中華風異世界の後宮ものです。つまり、コンテストでレーベルによって明記されて要求されているある意味テンプレともいっていいタイプではあるのですが。
ただ、切り口はかなり面白いかも。
中華といえば文字、文、浩瀚な正史の国。かなり細かい部分まで正史の文章に何でも書き残してしまう、というのが大きな特徴なのですが、それを設定の中に取り入れた中華風というのも実は珍しいのでは。
設定といえば、舞台となっている中華風の泰連国以外の周辺国がきっちり設定されていて、それが物語の中に絡んで出てくるのが面白い。
恐らく日本がモデルなんだろうなあと思われる春原国などは、外国から見た日本という感じで魅力がありますし。
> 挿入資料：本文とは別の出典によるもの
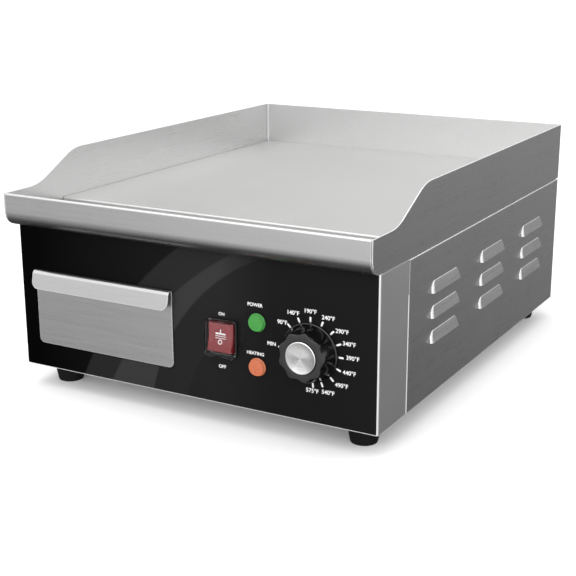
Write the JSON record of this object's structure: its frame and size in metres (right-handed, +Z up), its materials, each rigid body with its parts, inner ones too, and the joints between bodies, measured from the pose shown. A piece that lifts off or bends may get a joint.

主人公の出身の伎国では内乱が起きていて、日本ではない国がモデルにせよたぶん壬申の乱あたりをモデルにしていると思うのですが(違ったらすいません)。そういう感じで、外国の存在によって平面的な広がり、史書の存在によって舞台となる国の深みが増しているように感じました。
そんな中でどうして女である主人公が史書に、というと、主人公の兄がシスコンで……といった感じでキャラも一筋縄ではいかない感じです。
中華の史書は何でも書く。あれやこれやも後世に向けてさらされる。主人公がどんなことをさらされるのか、をノゾキする感覚。というのがある意味本作品の楽しみ方の一つなのでは、とか思った次第です。